Luton Airport said in a recent report there were 2,281 such flights between January and March this year, compared to 1,991 for the first quarter in 2015.
This prompted the man to say: “We are not at war, night flights are not vital or essential for the UK population. Only a real and complete ban between 10.30pm-6.30am will allow everyone to get a minimum of eight hours’ proper sleep.”
John Worth, who lives in the Childwickbury area, said: “We first noticed the increase in noise just before Christmas, with a sudden increase in flights that were going over or close to our house.
“After much correspondence with Luton Airport, we found out it is because of the implementation of a new technology that keeps all flights to a certain path.”

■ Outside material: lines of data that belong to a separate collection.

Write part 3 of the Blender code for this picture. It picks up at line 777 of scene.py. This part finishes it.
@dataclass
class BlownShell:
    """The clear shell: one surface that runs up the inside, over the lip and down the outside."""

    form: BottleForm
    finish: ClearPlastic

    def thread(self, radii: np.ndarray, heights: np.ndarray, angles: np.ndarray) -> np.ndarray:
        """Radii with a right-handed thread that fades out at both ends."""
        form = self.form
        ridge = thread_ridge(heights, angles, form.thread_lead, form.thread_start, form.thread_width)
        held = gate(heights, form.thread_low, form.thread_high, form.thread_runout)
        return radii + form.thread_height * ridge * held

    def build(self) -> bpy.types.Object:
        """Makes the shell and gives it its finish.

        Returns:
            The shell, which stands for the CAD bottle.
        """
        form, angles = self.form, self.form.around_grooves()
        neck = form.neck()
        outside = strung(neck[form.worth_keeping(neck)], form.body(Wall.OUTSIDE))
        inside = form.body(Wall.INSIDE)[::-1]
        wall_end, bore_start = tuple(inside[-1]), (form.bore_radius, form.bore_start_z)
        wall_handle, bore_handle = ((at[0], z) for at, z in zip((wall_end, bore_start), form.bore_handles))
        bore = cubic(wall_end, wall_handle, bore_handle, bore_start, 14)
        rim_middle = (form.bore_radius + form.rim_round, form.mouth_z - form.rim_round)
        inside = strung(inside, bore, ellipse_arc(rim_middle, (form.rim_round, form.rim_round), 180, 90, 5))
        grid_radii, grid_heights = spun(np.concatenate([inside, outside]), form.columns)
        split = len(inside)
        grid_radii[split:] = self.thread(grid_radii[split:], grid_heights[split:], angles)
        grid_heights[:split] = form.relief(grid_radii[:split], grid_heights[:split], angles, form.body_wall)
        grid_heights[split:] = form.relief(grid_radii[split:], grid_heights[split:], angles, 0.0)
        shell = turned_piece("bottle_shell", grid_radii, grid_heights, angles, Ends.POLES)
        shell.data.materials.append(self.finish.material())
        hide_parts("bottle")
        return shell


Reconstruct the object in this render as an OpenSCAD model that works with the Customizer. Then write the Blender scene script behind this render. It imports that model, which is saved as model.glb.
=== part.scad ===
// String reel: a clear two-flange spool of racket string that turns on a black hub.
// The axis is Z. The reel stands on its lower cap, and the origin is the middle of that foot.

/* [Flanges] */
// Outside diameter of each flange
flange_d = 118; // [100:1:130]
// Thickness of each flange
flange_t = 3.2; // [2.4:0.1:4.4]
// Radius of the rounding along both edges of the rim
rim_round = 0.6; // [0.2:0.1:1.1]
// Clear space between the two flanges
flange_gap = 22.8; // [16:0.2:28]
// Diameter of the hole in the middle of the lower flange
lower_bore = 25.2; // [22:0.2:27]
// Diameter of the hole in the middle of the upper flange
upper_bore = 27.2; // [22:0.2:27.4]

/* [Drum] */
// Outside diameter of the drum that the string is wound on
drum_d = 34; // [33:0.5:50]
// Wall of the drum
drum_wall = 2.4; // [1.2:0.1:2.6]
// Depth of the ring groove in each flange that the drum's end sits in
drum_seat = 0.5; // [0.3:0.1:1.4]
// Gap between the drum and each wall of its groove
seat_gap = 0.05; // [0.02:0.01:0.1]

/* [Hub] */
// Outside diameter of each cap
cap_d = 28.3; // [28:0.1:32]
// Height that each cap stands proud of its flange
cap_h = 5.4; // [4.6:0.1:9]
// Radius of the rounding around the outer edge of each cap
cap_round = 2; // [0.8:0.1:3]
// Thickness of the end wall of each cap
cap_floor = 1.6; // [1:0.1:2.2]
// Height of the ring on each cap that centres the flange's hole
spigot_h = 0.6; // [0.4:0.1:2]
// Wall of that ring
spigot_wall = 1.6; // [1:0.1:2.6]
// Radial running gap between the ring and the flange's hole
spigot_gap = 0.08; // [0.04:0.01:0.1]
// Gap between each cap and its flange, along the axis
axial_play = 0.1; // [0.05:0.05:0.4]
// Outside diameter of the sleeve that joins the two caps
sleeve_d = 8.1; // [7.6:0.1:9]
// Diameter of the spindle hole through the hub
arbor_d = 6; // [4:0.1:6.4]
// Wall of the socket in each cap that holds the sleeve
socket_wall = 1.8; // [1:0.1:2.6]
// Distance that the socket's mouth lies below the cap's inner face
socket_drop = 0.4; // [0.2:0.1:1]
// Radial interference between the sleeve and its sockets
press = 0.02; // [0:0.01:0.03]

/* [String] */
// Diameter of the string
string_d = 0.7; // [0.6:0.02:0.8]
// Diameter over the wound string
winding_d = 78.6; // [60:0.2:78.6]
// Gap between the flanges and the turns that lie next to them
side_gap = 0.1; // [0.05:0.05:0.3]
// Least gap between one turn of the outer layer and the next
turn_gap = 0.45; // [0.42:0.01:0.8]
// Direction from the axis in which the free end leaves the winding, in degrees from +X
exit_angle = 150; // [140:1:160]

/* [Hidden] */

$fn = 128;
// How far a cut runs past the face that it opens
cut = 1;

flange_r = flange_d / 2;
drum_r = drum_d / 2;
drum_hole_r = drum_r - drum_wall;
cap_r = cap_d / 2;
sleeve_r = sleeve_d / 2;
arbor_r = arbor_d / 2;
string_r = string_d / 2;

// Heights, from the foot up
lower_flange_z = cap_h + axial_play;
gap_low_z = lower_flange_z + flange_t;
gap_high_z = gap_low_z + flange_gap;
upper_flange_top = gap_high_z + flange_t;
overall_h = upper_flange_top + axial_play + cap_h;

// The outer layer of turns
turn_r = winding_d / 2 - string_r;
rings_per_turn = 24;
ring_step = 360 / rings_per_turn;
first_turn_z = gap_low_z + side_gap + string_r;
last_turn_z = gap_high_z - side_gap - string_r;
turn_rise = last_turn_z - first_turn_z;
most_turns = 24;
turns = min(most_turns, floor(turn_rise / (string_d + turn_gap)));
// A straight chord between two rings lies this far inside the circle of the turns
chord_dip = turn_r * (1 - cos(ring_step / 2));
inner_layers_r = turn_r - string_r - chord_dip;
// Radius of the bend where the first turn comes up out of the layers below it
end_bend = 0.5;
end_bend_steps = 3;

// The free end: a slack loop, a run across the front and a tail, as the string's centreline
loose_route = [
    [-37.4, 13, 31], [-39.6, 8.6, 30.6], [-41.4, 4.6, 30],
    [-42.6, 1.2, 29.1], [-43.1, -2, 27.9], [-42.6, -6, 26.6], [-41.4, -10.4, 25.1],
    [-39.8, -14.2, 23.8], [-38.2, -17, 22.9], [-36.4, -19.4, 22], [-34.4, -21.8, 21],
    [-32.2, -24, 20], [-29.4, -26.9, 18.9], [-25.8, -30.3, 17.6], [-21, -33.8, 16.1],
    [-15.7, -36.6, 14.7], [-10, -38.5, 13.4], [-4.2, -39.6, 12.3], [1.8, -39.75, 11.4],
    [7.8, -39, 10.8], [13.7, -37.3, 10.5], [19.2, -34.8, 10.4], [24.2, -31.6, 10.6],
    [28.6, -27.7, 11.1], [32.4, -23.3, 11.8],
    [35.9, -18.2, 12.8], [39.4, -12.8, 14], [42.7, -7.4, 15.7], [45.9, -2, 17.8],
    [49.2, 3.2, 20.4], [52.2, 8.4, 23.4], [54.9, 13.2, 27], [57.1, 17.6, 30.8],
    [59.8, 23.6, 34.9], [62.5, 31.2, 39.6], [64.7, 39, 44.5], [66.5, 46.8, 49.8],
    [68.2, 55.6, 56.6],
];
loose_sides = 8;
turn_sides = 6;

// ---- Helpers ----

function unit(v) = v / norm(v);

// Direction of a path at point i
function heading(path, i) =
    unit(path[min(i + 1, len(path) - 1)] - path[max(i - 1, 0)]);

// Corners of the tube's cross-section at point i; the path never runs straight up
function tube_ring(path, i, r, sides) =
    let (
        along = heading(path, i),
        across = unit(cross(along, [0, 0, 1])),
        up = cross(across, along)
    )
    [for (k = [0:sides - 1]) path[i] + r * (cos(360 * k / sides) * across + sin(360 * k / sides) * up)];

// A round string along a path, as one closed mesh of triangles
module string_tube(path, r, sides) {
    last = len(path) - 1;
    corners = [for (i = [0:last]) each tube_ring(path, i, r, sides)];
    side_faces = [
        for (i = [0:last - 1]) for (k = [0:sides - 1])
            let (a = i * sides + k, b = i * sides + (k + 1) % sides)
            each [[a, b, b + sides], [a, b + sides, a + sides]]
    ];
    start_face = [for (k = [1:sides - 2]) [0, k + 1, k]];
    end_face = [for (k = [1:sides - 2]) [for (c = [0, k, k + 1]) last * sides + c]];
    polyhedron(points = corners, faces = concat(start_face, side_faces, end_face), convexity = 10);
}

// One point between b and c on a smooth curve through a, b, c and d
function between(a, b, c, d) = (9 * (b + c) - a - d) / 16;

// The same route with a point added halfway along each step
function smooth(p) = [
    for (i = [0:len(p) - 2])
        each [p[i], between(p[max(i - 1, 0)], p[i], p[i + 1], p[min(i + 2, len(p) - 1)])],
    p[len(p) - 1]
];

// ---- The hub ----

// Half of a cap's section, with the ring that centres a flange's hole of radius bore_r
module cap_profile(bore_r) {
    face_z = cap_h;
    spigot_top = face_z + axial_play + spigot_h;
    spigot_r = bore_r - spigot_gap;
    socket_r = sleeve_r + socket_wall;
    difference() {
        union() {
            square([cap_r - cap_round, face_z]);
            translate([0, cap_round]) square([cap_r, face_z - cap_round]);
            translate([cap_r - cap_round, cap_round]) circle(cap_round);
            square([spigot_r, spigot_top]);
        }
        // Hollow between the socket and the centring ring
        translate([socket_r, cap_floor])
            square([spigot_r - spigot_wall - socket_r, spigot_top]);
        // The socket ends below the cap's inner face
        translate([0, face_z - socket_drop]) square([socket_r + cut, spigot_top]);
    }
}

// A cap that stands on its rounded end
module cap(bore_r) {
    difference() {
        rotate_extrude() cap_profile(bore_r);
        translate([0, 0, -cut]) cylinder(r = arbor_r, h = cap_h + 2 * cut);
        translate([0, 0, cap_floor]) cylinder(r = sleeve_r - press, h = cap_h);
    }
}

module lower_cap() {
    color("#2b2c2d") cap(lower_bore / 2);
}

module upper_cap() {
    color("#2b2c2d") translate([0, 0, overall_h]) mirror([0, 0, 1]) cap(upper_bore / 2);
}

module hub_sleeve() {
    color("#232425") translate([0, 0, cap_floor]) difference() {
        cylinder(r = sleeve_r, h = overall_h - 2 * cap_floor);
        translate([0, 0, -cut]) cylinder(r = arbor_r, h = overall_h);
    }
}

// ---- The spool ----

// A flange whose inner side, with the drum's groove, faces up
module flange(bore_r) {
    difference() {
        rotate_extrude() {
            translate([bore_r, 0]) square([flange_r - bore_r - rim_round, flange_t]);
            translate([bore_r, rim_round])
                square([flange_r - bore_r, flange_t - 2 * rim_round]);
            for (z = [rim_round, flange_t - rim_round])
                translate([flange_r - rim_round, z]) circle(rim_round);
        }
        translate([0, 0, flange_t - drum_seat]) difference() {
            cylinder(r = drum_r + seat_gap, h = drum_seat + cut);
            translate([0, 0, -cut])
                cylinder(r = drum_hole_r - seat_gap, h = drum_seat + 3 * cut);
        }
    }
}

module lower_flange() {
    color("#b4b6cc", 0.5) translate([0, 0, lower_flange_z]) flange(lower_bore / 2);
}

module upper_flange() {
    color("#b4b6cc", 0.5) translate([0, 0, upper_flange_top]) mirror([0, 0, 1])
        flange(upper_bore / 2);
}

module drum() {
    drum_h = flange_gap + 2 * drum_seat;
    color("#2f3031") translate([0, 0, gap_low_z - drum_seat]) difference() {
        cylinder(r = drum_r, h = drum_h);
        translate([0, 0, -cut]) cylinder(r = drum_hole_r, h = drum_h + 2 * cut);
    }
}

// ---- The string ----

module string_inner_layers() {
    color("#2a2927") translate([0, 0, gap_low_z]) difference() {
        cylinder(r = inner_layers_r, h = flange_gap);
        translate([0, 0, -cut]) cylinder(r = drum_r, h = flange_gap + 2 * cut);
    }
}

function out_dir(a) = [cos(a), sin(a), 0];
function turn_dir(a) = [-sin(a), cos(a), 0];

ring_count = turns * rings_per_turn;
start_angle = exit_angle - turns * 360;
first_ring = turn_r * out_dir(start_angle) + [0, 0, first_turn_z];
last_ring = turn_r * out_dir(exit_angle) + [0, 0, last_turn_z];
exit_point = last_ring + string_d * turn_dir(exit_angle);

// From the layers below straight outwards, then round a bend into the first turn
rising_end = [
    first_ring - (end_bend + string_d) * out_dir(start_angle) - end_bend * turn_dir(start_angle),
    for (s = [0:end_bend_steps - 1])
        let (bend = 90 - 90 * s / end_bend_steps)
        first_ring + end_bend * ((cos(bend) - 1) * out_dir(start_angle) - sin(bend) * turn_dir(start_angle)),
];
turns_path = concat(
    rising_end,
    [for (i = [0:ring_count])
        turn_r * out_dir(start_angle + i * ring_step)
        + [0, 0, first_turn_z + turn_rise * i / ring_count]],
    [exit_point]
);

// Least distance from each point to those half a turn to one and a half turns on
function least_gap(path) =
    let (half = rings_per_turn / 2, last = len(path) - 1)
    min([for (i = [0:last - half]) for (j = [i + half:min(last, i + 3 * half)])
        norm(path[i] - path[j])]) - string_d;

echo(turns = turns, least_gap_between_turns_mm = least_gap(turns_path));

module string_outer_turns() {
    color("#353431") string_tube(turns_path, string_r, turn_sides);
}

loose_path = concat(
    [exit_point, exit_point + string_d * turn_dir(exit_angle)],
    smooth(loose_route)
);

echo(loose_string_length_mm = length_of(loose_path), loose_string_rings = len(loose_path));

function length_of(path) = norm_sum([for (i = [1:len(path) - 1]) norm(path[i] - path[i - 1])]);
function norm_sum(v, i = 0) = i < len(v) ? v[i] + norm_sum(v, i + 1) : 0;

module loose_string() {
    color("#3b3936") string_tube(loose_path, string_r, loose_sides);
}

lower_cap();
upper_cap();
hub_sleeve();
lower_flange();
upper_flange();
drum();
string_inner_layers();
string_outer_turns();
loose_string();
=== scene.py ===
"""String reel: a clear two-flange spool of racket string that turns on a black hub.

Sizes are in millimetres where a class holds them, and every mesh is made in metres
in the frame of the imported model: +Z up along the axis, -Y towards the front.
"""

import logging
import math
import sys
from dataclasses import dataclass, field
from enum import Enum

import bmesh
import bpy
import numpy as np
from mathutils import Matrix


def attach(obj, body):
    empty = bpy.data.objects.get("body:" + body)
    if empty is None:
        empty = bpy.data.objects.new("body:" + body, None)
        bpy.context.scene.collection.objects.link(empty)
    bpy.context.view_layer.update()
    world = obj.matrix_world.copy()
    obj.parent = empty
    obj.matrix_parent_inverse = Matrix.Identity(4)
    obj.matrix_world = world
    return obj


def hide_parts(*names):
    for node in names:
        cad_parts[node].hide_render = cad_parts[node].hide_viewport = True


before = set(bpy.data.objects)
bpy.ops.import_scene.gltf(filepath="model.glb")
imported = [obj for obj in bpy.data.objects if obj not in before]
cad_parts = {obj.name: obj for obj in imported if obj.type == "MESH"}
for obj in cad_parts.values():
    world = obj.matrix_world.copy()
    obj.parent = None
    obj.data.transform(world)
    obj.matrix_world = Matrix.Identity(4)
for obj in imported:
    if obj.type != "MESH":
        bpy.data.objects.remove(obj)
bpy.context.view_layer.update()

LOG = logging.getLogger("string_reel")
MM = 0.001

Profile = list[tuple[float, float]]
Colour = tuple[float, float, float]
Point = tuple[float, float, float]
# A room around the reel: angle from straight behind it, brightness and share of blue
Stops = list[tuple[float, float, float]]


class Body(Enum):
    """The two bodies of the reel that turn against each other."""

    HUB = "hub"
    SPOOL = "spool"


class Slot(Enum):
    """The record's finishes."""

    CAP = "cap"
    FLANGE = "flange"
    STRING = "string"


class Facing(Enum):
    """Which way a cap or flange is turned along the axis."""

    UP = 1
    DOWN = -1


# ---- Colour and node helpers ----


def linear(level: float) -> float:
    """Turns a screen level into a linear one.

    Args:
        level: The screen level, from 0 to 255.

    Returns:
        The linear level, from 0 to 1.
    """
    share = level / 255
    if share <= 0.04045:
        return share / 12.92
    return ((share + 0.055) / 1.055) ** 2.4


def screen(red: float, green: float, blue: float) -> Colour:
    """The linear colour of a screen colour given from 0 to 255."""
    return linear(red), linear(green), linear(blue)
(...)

However, John pointed out, he was not consulted upon this significant change and impact upon his life.
And while the airport told him it had been monitoring noise levels in the area, “further enquiries have revealed this is completely inadequate. There have been two monitoring attempts in recent years, neither directly in the Childwickbury area – the results of which are inconclusive. Luton Airport now admits it is inadequate, and that they do not have sufficient equipment in order to carry out appropriate monitoring.”
John went on: “Most importantly is the height of flights, which are being kept deliberately low - a mere 4,000 feet above sea level or less. You cannot hold a conversation with others outside, you are woken up to the sound of aircraft, and animals and people alike are startled.
“Furthermore, we are getting tired of not having our voices heard, and being brushed off by authorities that really don’t care enough to find alternative solutions. We are being fobbed off.”